As the Mikoshi dance by, some leafed in gold, others festooned with red lanterns, I feel like an alien dropped onto earth with no road map and no dictionary. I have stepped through my T.V. screen and into the discovery channel. I am Carmen SanDiego and where in the world am I?

Crossing the sidewalk, in an attempt to reach a drugstore to buy some new batteries for my camera, is like fording a river. The crowd flows in two directions, compressed by the parade spectators and the vendor booths. I have to angle my approach if I want to reach my target without being swept to either side. Returning to my friends is equally challenging. Personal space is not something people in Japan think about. They don’t say excuse me. They think nothing of pushing through you to get where they are going. It’s not rude. It’s just part of the culture.

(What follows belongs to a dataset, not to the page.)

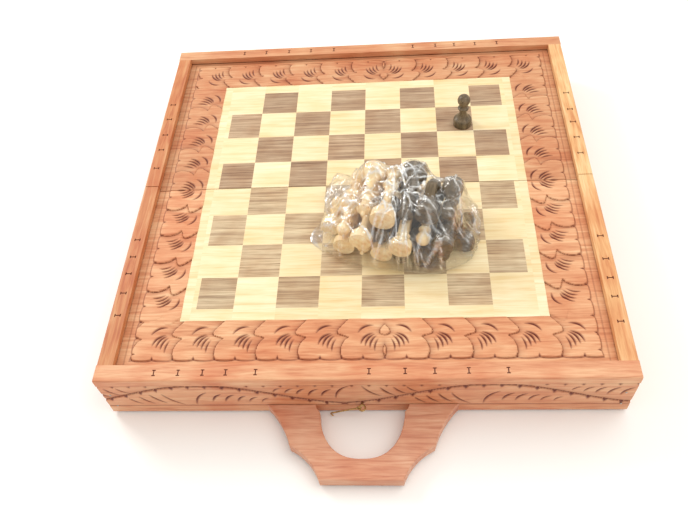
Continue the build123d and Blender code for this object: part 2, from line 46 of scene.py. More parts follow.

We leave before the parade is over. The noise and the crowds are getting to me. On the way, I stop to buy a chocolate covered banana. It comes on a stick and the chocolaty shell is covered with colorful sprinkles. It tastes amazing.

We also succumb to our curiosity and buy plastic cartons of Takoyaki to take home for lunch. Takoyaki is basically squid tentacles and quail eggs mixed with some sort of sauce and cooked inside a ball of dough. When I bite into one I can see the little suckers on the tentacles. It tastes good but the texture is like wet cornmeal. I can only eat two of the six.

Back in my apartment late that night I sort through my pictures and try to piece together a coherent story of the experience. The chants echo in my head and the colors swirl. I feel dizzy. How will I explain this to everyone back home? The vocabulary words alone will overwhelm them – mikoshi, happi, Shinto, takoyaki. I finally decided to write as little as possible and let the pictures tell the story. That didn’t work out as well as I had hoped, so here are the words.

I leave you today with the words of Dorothy when she steps out of her home and into the land of Oz. “I’ve a feeling we’re not in Kansas anymore.”